At Wimbledon, IBM is at the centre of Desmond and his team's plan to reinvigorate tennis through data, and create their own '1923 moment' while remaining respectful of those all-important traditions. In the bowels of the broadcast centre, IBM has what it calls a bunker, and it is within these technology-packed rooms that the digital magic happens.
Sam Seddon, IBM Wimbledon Client and Programme Executive, explains how the now famous cognitive and analytical abilities of the Watson AI is being brought to bear on the reams of data the company is collecting from the tournament, and what impact it has on our social media, our apps, the media coverage and the commentary.
"We start by asking 'how do we help Wimbledon to be the best tennis tournament in the world? How do we help them achieve greatness?' And if you take something like social media the challenge that we're addressing here is 'how do you get a millennial to take an action within a six second window to interact with my social media rather than anyone else's?'.
"The limited opportunity window you have with young people on social media [means] that people need to see [the information] there at that point of time and that's where something like the Watson capability helps us, because we're using the cognitive solutions and capabilities of Watson to understand the reasons behind what is happening in the world of social media around sport and particularly around Wimbledon.
"So the command centre is looking at Twitter, Facebook, YouTube and Instagram and saying 'what are the evolving topics of conversation and what are people looking at right now in this moment?'"
And the analysis - being performed at a scale that would be impossible outside of computers - extends beyond just tennis - with IBM understanding that to resonate the conversation needs to look outside of what's happening at Wimbledon to what's happening in the wider world of sport.
Seddon gives an example of Iceland playing in their high profile game against Portugal, and linking it to an Icelandic player playing at Wimbledon, and how you can join those conversations.
Of course 'winning' at social media is not the only use for IBM. The company's most visible work at Wimbledon is producing the reams of data that we see ourselves on apps, televisions and that is also being handed to the commentators, broadcasters and the players themselves on a special site that allows them to analyse and watch back each point.
"What we do here - and we've been here since 1990 - is a large, technical data-capture, transformation and distribution project," explains Seddon.

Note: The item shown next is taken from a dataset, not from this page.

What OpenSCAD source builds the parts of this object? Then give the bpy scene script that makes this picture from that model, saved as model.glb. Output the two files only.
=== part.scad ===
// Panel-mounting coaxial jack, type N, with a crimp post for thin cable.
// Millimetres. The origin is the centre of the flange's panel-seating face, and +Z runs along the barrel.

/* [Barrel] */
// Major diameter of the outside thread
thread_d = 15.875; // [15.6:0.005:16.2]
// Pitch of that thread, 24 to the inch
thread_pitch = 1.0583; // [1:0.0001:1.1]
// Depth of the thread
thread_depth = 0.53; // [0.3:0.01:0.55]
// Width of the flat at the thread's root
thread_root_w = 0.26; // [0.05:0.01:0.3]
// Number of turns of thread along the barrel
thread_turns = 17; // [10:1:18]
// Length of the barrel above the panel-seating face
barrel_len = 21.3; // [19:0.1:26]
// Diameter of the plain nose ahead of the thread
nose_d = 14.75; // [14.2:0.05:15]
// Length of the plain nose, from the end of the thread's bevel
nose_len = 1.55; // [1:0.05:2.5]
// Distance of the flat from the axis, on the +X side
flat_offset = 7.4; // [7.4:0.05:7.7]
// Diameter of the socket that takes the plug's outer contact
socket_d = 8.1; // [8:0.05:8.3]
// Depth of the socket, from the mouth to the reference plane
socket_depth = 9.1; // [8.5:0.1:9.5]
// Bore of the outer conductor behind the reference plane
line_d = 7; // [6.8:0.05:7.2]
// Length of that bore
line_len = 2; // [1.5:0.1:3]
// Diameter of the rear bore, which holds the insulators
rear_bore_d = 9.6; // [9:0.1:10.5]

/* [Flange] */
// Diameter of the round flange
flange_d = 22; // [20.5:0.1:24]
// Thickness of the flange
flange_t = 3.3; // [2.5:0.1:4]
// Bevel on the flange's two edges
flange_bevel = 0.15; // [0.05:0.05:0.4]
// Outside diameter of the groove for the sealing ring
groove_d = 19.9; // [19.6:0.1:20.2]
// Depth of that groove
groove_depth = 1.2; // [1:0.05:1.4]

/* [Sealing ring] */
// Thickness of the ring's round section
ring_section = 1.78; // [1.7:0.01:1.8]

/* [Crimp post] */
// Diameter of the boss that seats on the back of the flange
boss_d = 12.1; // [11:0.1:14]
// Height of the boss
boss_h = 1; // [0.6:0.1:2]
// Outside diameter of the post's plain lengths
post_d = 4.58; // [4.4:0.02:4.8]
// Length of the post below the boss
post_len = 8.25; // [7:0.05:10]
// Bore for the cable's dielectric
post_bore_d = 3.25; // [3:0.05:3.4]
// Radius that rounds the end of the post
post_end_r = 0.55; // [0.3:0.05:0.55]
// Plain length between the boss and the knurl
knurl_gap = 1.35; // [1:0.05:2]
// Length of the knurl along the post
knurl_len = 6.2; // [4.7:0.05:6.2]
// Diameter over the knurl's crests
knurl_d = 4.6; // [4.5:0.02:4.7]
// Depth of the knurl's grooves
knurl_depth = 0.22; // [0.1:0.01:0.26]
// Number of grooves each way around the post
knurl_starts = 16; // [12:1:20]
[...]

"At the heart of it is capturing information at the side of the court and, to give you a sense of scale, we captured around 3.2million data points last year."
You'd be forgiven for thinking that the sheer scale of this data capture means that it is technology that is doing the recording, but actually IBM's output relies heavily on good old human cognition as well.

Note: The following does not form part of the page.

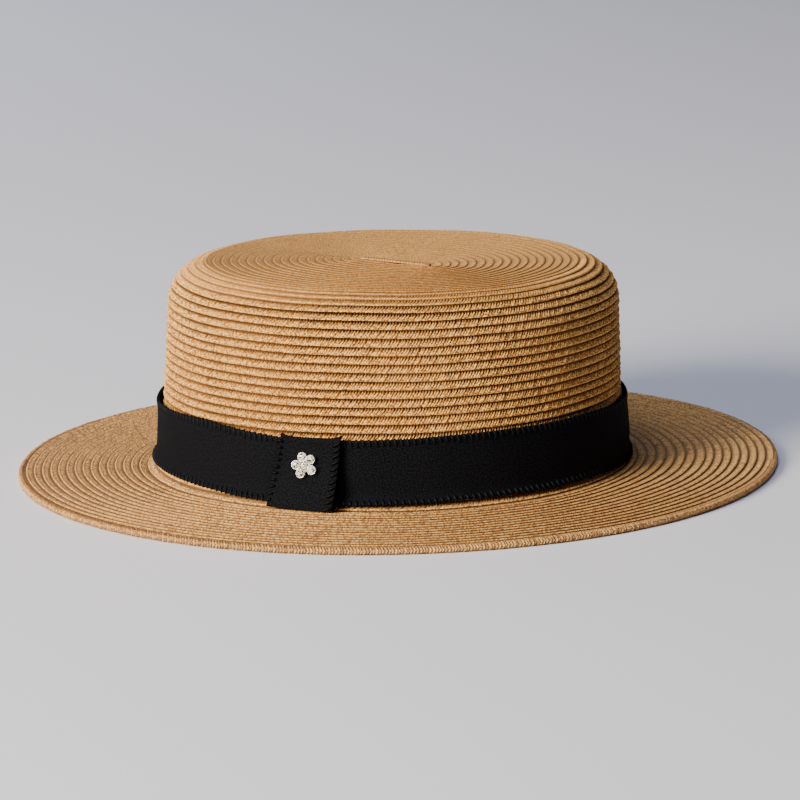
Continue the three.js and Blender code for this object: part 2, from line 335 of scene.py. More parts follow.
def start_strip():
    """The braid's beginning: a short straight length in the middle of the top, over the first turn's
    inner edge. Its ends are rounded and sink between the rows."""
    half_long, half_wide, aside, end = 16.5, 1.9, 1.1, 2.2
    relief, v_reach = 0.2, 1.3
    count = int(2 * half_long / STROKE)
    u = np.linspace(-half_long, half_long, count)[:, None]
    v = np.array([0.1, 0.0, 0.06, 0.16, 0.5, 0.84, 0.94, 1.0, 0.9])[None, :]
    off = np.array([-0.35, 0.05, 0.35, 0.45, 0.35, 0.45, 0.35, 0.05, -0.35])[None, :]
    strand = np.array([0, 0.2, 0.6, 1, 0.7, 1, 0.6, 0.2, 0])[None, :] * relief
    k, crest = crests(count)
    taper = np.sqrt(np.clip((half_long + 0.05 - np.abs(u)) / end, 0, 1))
    along = u + v_reach * (0.5 - np.abs(v - 0.5)) * taper
    across = (2 * v - 1) * half_wide * taper + aside
    cut = np.where(taper < 1, (1 - taper) * 0.5, 0)
    c, s = math.cos(START_SLANT), math.sin(START_SLANT)
    x = along * c - across * s - FORWARD + LEAN_BACK * HEIGHT + TOP_BACK
    y = along * s + across * c
    z = RIM_Z - TOP_SAG - TOP_TILT * x + off + strand * crest - cut
    points = np.stack([x, y, z], -1)
    i, cols = np.arange(count - 1), v.size
    belly = np.stack([i * cols + cols - 1, (i + 1) * cols + cols - 1, (i + 1) * cols, i * cols], -1)
    faces = np.concatenate([grid_faces(count, cols), belly])
    uv = paired(k / 2, 0.45 + 0.4 * v, points.shape[:2])
    return mesh_object("crown_start_strip", points.reshape(-1, 3), faces, uv, smooth=False)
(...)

"We have a team of highly trained analysts," explains Seddon, "There are technology solutions we can deploy - and in fact Wimbledon have one of their own on the practice courts.
"But when it comes to the speed, the accuracy and understanding the subtleties and nuances between forced and unforced errors it takes a human being, and a very good tennis player at that, to be able to interpret all of that at the speed that we need."
Seddon explains that data, Watson's smart analysis and, of course, the experts, combine to bring us a richer experience of this most traditional of sporting events without ever impacting on the values that have kept it so central to the tennis calendar.
"The data we capture at the side of the court - like is it 30 love? And was it an ace or not? - is then turned into analysis and statistics like '75% of first serves in'.
"In order to make that interesting information and invaluable to the club and the commentators we have to turn that into insight and that insight is in the context.
"So for Andy Murray you might ask 'when he won in 2013 what was his first serve percentage? What is it now? And how is he performing in this match?' All that information is available not only to the commentators but democratising it so we can get that info out to the fans around the world.
"With apps, and websites that information is becoming increasingly available to anyone from my mum to my 11-year -old daughter. People have a thirst for that information to bring it to life and to make it the best tennis tournament in the world."
And that is at the heart of what the team at Wimbledon are striving for. As Desmond puts it: "the banner of 'in pursuit of greatness' is something we think embodies Wimbledon.
"Everyone is so passionate about the brand that every single year they are looking to raise the bar. We'll never reach perfection but we'll pursue greatness."
Watson may not (yet) truly understand how it is contributing to that process - but IBM's most famous son is certainly now a part of this goal, and although still being aided by a crack team of human experts, the digital future is already pretty well wedded with one of the most traditional past and presents.